Each line that holds the string "axes" counts once; say how many such lines there are and add nothing.

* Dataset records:

■ ■ ■ ■

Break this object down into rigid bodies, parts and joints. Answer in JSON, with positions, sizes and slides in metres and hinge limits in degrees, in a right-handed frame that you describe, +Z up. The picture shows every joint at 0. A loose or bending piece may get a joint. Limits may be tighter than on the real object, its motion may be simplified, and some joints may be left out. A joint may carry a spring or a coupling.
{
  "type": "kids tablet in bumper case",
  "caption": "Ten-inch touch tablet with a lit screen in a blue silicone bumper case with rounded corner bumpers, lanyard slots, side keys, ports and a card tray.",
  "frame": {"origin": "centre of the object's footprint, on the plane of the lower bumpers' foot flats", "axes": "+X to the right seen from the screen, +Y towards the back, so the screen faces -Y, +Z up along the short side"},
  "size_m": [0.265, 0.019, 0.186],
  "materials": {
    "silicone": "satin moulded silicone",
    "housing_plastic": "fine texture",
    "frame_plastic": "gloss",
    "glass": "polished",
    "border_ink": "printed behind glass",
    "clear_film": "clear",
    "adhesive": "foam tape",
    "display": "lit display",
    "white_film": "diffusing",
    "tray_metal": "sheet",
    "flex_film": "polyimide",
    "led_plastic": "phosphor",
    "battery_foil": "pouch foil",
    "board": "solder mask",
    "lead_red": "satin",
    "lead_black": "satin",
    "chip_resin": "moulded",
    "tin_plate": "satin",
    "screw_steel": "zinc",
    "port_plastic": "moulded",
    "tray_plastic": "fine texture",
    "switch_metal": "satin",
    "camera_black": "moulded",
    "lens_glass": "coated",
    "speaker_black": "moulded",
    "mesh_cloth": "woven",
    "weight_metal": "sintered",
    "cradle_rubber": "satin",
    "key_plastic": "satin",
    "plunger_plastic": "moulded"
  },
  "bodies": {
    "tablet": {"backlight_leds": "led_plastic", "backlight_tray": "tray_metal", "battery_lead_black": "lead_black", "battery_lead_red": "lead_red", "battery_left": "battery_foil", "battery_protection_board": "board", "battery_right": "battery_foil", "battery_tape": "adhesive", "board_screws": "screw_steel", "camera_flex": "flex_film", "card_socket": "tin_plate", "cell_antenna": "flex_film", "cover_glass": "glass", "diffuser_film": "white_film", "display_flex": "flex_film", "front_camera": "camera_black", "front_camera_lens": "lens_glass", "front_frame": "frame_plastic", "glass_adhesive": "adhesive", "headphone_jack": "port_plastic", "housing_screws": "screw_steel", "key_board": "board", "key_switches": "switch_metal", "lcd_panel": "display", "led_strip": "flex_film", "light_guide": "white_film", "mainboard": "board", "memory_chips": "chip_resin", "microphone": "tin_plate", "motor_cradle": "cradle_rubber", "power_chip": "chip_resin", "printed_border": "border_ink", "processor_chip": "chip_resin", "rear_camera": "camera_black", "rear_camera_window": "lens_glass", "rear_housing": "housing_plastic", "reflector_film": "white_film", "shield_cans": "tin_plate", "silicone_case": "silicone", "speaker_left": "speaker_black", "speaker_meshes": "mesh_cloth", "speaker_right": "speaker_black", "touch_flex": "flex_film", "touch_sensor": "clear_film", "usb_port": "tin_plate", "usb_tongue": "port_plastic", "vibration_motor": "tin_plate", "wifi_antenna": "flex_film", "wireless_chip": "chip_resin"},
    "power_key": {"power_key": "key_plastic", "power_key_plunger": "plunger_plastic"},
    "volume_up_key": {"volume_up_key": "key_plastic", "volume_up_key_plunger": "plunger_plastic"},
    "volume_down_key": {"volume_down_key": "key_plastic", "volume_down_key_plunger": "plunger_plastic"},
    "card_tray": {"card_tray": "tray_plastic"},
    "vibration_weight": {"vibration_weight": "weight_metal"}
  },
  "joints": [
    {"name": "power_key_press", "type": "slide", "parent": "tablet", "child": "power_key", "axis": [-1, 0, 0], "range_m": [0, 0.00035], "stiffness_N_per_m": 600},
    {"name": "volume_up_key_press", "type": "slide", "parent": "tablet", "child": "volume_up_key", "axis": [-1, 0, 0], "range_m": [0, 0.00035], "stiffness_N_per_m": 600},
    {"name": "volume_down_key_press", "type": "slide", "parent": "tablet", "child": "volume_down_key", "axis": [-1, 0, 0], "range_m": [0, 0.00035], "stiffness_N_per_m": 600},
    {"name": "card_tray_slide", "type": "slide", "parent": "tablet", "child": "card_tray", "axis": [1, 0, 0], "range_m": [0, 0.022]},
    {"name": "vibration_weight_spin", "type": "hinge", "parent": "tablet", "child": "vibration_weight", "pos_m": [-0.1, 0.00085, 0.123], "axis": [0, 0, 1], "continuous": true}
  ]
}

■ ■ ■ ■

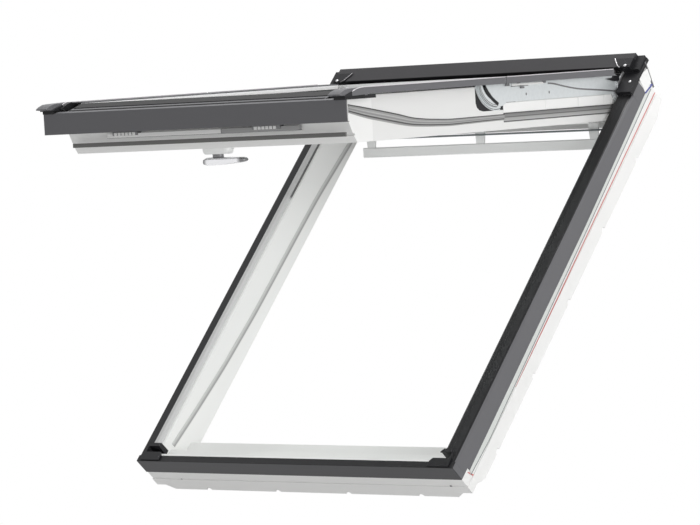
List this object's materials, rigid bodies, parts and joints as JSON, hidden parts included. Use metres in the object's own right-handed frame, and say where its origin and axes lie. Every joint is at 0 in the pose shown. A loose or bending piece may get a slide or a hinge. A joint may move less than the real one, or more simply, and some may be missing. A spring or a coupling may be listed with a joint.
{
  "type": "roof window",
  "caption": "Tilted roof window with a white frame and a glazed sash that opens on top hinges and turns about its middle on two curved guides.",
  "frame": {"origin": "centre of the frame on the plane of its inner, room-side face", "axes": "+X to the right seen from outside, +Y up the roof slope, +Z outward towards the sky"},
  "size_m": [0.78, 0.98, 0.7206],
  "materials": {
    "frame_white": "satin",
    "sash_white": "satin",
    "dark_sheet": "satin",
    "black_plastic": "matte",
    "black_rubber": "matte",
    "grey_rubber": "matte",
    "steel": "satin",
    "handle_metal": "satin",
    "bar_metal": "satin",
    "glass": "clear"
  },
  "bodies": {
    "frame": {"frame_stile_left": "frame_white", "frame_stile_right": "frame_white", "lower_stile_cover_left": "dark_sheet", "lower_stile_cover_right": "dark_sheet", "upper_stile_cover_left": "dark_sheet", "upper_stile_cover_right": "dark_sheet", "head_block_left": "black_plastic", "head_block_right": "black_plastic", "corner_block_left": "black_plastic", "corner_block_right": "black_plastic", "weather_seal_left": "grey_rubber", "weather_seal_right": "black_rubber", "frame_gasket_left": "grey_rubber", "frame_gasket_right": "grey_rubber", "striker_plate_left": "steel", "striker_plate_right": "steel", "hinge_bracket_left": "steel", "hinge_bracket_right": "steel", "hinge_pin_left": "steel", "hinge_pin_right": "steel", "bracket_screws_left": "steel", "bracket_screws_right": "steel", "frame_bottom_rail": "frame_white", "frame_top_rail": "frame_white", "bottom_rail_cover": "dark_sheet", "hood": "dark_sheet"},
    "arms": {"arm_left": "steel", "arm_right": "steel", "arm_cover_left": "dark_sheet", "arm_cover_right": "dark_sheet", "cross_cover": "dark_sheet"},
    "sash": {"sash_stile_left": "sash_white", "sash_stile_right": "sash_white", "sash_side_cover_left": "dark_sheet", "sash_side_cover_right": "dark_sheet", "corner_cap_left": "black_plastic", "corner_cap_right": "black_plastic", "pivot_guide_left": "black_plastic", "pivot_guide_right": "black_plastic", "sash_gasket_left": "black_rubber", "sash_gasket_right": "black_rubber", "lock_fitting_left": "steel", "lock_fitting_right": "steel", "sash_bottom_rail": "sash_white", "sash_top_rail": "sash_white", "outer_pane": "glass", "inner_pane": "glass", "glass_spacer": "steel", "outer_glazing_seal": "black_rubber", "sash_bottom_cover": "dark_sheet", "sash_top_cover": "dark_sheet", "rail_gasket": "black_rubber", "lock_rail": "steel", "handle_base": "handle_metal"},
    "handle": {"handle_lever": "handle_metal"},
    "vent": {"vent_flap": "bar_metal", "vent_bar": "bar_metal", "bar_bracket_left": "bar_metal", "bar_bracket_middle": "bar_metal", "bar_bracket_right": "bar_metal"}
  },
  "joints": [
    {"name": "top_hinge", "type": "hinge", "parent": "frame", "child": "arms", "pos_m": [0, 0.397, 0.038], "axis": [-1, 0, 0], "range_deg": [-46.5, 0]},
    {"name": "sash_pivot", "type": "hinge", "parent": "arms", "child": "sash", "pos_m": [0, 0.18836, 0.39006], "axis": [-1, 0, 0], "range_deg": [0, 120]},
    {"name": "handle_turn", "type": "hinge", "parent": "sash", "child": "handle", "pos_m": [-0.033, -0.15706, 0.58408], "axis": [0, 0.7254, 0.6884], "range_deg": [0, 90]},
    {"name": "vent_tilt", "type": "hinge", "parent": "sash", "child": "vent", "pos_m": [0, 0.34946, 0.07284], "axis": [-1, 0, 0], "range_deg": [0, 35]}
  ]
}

■ ■ ■ ■

* PROBLEM SOLUTION: 3